Data volumes continue to grow at an unprecedented rate, driven by regulatory mandates, business analytics, and the proliferation of digital records. Many organizations find themselves struggling with storage costs, system performance, and compliance risks. Modern data archiving offers a strategic solution—not just for freeing up primary storage, but for enabling long-term value extraction from historical data. This guide provides a comprehensive overview of current archiving practices, helping you navigate the trade-offs and build a strategy that aligns with your organization's needs.
The Archiving Imperative: Why Modern Approaches Matter
Traditional archiving often meant moving data to tape or low-cost disk and forgetting about it. Today, the stakes are higher. Regulatory frameworks such as GDPR, HIPAA, and SEC rules require data to be retained for specific periods and retrievable within defined timeframes. At the same time, the cost of primary storage—especially all-flash arrays—makes it prohibitive to keep everything online. The result is a growing tension between cost optimization and accessibility.
Key Drivers for Modern Archiving
Several factors are pushing organizations to rethink their archiving strategies. First, the sheer volume of data generated by IoT devices, logs, and user-generated content means that even tiered storage can become unwieldy. Second, analytics teams increasingly want access to historical data for trend analysis and machine learning models. Third, cloud economics have shifted the calculus: storing data in object storage like Amazon S3 or Azure Blob can be cheaper than on-premises tape, but retrieval costs and egress fees add complexity. Finally, ransomware threats have made immutable archives a critical component of data protection strategies.
In a typical project, a financial services firm needed to retain trade records for seven years under MiFID II. Their legacy approach used a mix of tape and network-attached storage (NAS), but retrieval times for audits were often measured in days. By adopting a modern archiving platform with policy-based tiering and cloud integration, they reduced retrieval time to minutes and cut storage costs by 40%. This example illustrates how archiving can shift from a compliance burden to a business enabler.
Core Frameworks: How Modern Archiving Works
Modern archiving is built on a foundation of policy-driven automation, tiered storage, and metadata management. Instead of manually moving files, organizations define rules based on data age, type, or access patterns. The system then automatically migrates data across tiers—from high-performance flash to lower-cost disk to object storage or tape—while maintaining a unified namespace for search and retrieval.
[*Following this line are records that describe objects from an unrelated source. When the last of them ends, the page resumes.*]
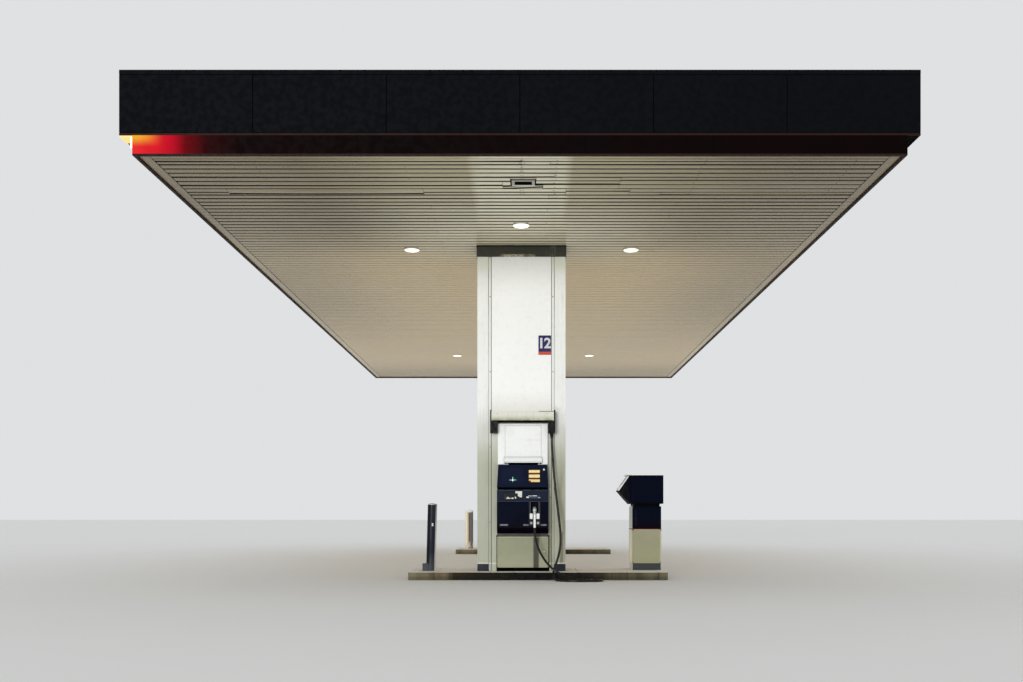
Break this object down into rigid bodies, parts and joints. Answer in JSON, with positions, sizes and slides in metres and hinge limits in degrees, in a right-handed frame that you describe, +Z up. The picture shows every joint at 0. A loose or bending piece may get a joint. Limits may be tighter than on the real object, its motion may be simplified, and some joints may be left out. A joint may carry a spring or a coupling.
{
  "type": "filling station canopy",
  "caption": "Flat-roofed filling station canopy on pylons that carry fuel pumps, with kerbed islands, a payment terminal, bollards and a recessed-light ceiling.",
  "frame": {"origin": "on the ground, under the centre of the roof's plan", "axes": "+X to the right seen from the front, +Y from the front to the back along the roof's length, +Z up"},
  "size_m": [9.15, 18.4, 6.06],
  "materials": {
    "ceiling_backing": "matt dark backing behind the ceiling boards",
    "ceiling": "glossy warm grey-white paint",
    "light_band": "translucent red sign face, mostly unlit",
    "fascia": "satin navy coated sheet",
    "roof": "weathered coated sheet",
    "steelwork": "grey primer",
    "hatch": "painted frame with a dark inside",
    "lamp_rim": "satin white paint",
    "lamp_lens": "frosted lit glass",
    "cladding": "satin pale grey-green paint, stained",
    "white_panel": "satin white paint",
    "arm_box": "stained cream paint",
    "navy_housing": "satin navy paint",
    "dark_trim": "dark grey paint",
    "door": "satin grey-green paint, stained",
    "number_plate": "printed plate",
    "boot": "moulded plastic",
    "cradle": "white moulded plastic cheeks with grey waists",
    "hose": "smooth black rubber",
    "nozzle": "worn cast aluminium body with a white plastic grip cover",
    "kerb": "weathered concrete",
    "terminal_cap": "pale painted sheet",
    "dark_bollard": "chipped dark paint",
    "pale_bollard": "worn cream paint"
  },
  "bodies": {
    "root": {"soffit": "ceiling_backing", "soffit_border": "ceiling", "front_light_band": "light_band", "rear_light_band": "light_band", "left_light_band": "light_band", "right_light_band": "light_band", "front_fascia": "fascia", "rear_fascia": "fascia", "left_fascia": "fascia", "right_fascia": "fascia", "roof_sheet": "roof", "spine_beam": "steelwork", "cross_beams": "steelwork", "ceiling_hatch": "hatch", "downlight_cans": "lamp_rim", "downlight_lenses": "lamp_lens", "pylon_cores": "steelwork", "front_pylon_cladding": "cladding", "rear_pylon_cladding": "cladding", "front_centre_panels": "white_panel", "rear_centre_panels": "white_panel", "front_arm_boxes": "arm_box", "rear_arm_boxes": "arm_box", "front_display_heads": "navy_housing", "rear_display_heads": "navy_housing", "front_pump_cabinets": "navy_housing", "rear_pump_cabinets": "navy_housing", "pylon_collars": "dark_trim", "pylon_plinths": "dark_trim", "sign_panels": "white_panel", "service_doors": "door", "hose_brackets": "dark_trim", "number_plates": "number_plate", "nozzle_boots": "boot", "nozzle_cradles": "cradle", "fuel_hose": "hose", "fuel_nozzle": "nozzle", "front_island": "kerb", "rear_island": "kerb", "terminal_cabinet": "door", "terminal_housing": "navy_housing", "terminal_console": "navy_housing", "terminal_cap": "terminal_cap", "front_bollard": "dark_bollard", "rear_bollard": "pale_bollard"}
  },
  "joints": []
}
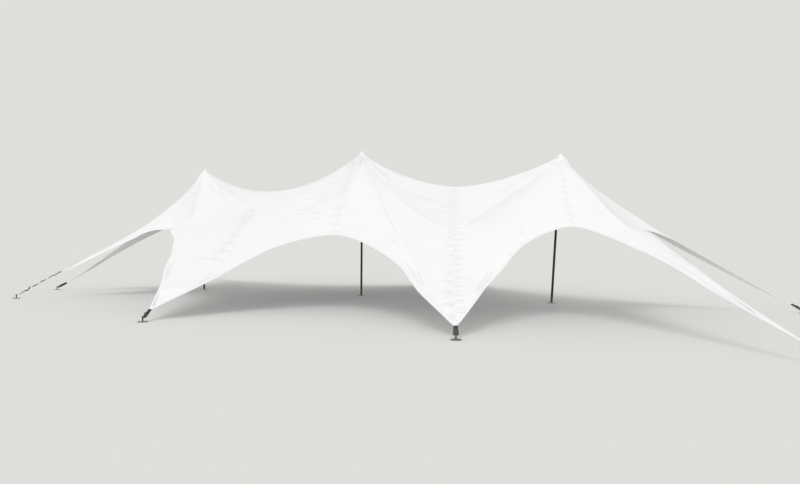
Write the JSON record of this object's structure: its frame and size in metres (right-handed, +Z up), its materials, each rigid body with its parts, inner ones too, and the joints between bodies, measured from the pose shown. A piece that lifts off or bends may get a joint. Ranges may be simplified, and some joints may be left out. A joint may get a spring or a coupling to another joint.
{
  "type": "stretch tent",
  "caption": "White stretch tent: an elastic canopy draped over a row of dark masts and pulled down to ground anchors, with scalloped open edges.",
  "frame": {"origin": "underside of the middle mast's foot plate, on the ground", "axes": "+X along the row of masts to the right end, +Y towards the back, +Z up; the front faces -Y"},
  "size_m": [26.6135, 19.0073, 5.44],
  "materials": {
    "canopy_fabric": "matt white coated knit",
    "mast_tube": "satin black coating",
    "foot_plate": "satin black coating",
    "mast_head": "matt white",
    "clamp": "satin dark grey coating",
    "tie_strap": "black woven webbing",
    "ground_anchor": "satin dark grey coating"
  },
  "bodies": {
    "root": {"panel_left_end_front": "canopy_fabric", "panel_left_front": "canopy_fabric", "panel_middle_front_left": "canopy_fabric", "panel_middle_front_right": "canopy_fabric", "panel_right_front": "canopy_fabric", "panel_right_end_front": "canopy_fabric", "panel_left_end_back": "canopy_fabric", "panel_left_back": "canopy_fabric", "panel_middle_back_left": "canopy_fabric", "panel_middle_back_right": "canopy_fabric", "panel_right_back": "canopy_fabric", "panel_right_end_back": "canopy_fabric", "mast_left_foot": "foot_plate", "mast_left_tube": "mast_tube", "mast_left_head": "mast_head", "mast_middle_foot": "foot_plate", "mast_middle_tube": "mast_tube", "mast_middle_head": "mast_head", "mast_right_foot": "foot_plate", "mast_right_tube": "mast_tube", "mast_right_head": "mast_head", "clamp_front_left_corner": "clamp", "tie_front_left_corner": "tie_strap", "ground_anchor_front_left_corner": "ground_anchor", "clamp_front_left_bay": "clamp", "tie_front_left_bay": "tie_strap", "ground_anchor_front_left_bay": "ground_anchor", "clamp_front_right_bay": "clamp", "tie_front_right_bay": "tie_strap", "ground_anchor_front_right_bay": "ground_anchor", "clamp_front_right_corner": "clamp", "tie_front_right_corner": "tie_strap", "ground_anchor_front_right_corner": "ground_anchor", "clamp_back_right_corner": "clamp", "tie_back_right_corner": "tie_strap", "ground_anchor_back_right_corner": "ground_anchor", "clamp_back_right_bay": "clamp", "tie_back_right_bay": "tie_strap", "ground_anchor_back_right_bay": "ground_anchor", "clamp_back_left_bay": "clamp", "tie_back_left_bay": "tie_strap", "ground_anchor_back_left_bay": "ground_anchor", "clamp_back_left_corner": "clamp", "tie_back_left_corner": "tie_strap", "ground_anchor_back_left_corner": "ground_anchor"}
  },
  "joints": []
}
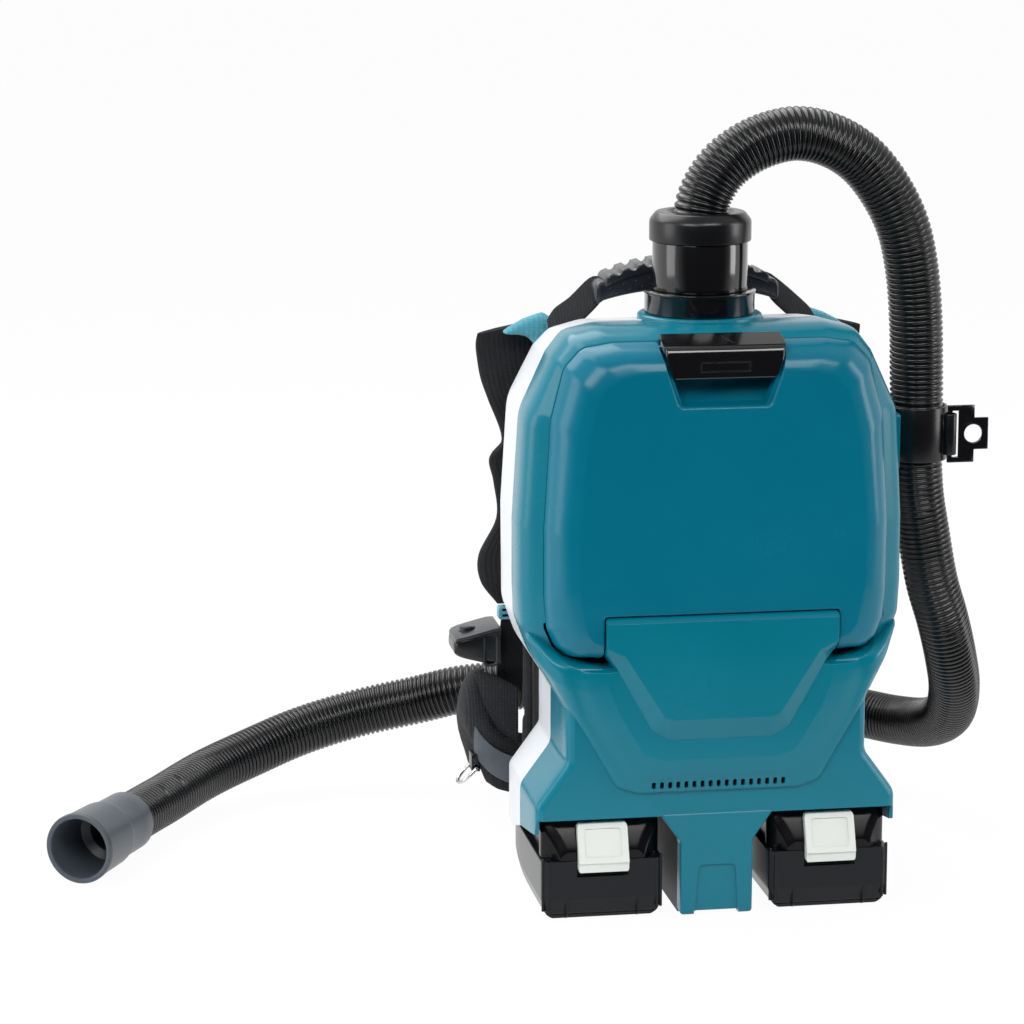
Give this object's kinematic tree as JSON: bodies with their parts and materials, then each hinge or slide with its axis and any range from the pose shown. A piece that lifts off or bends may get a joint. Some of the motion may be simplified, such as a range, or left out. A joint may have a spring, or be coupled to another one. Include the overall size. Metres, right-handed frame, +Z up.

Storage Tiers and Their Roles
The typical archiving stack includes three to four tiers. Tier 1 is primary storage (all-flash or NVMe) for active data. Tier 2 might be high-capacity HDDs for warm data accessed quarterly. Tier 3 is often object storage or cloud cold storage for data accessed less than once a year. Some organizations add a fourth tier for deep archive, such as tape or optical media, for data that must be retained for decades. Each tier has different cost, performance, and durability characteristics. For example, Amazon S3 Glacier Deep Archive costs about $1 per TB per month but has a 12-hour retrieval time.
Metadata and Indexing
A critical component is a robust metadata index. Without it, finding a specific record in petabytes of archived data becomes impossible. Modern solutions use custom metadata tags (e.g., project ID, date range, data type) and full-text indexing of content. This enables query-based retrieval rather than manual browsing. In practice, we see organizations that invest in metadata design early save significant time during e-discovery or audit requests.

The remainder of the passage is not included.